Хлеб становился все хуже, лагерная пайка похудела, как было в Фюрстенберге поздней осенью 42-го. Наступил и день, когда хлеб не выдали совсем, пообещали — завтра. А на фабрике давно кончился последний мешок муки, и господин Купчик только разводил руками — добыть муку он уже не мог. Раздобывать пропитание надо было самим...
Способ известен, в лагере он ни для кого не секрет. По окраинам города великое множество садово-огородных поселков. Очень похожих на теперешние российские садовые участки, только поменьше, и домики на них были тогда, в конце войны, совсем маленькие. Что-то вроде беседки или будки с навесом. Однако почти возле каждой такой будки можно было увидеть не только садовый инструмент и не только легкие раскладные кресла — хозяева желали отдыхать с удобствами.

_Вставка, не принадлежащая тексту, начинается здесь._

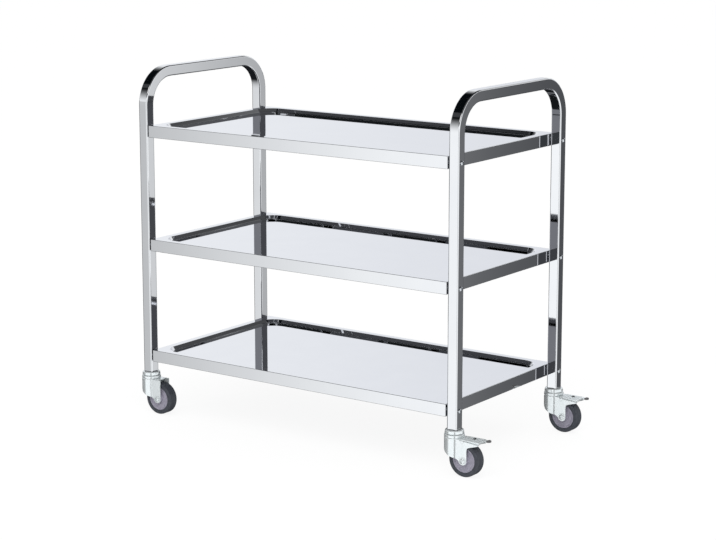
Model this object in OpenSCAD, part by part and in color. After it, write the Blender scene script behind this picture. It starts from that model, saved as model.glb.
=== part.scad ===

Почти в каждом таком садике были клетки с кроликами. Овощи и фрукты или изделия из них нередко хранились здесь же в домике или в погребе под полом. И еще там бывали стеклянные банки с законсервированной в них крольчатиной.
В эти поселочки и стали наведываться по ночам берлинские остарбайтеры — за пропитанием. А немцы, владельцы взломанных домиков и похищенных продуктов, стали охранять по ночам свои поселки; из-за этого случались непредвиденные встречи с хозяевами. Бывало, что даже стрельба из охотничьего ружья по «гостям». Но с казенным пропитанием становилось все хуже, так что набеги на садовые домики, назывались они, кажется, Gartenlauben, беседками, все равно продолжались. Несмотря на неловкое все же ощущение воровства — не вообще «у немцев», как сахар в Штеттине, а просто у чьей-то семьи, у чужого человека, который не сделал мне ничего плохого и, может быть, даже никакой не фашист. Ничего не поделаешь — война...
Даже на окраинах много разрушений, а в центре — смотреть страшно. Разрушены бомбами и выгорели целые улицы и кварталы. Однако такое впечатление, что чем ближе бесславный для них конец войны, тем истошней и громче вопит пропаганда, в которую, наверное, немцы уже и сами не верят. Да и как им верить, когда советские войска считай что рядом, сотни километров не наберется.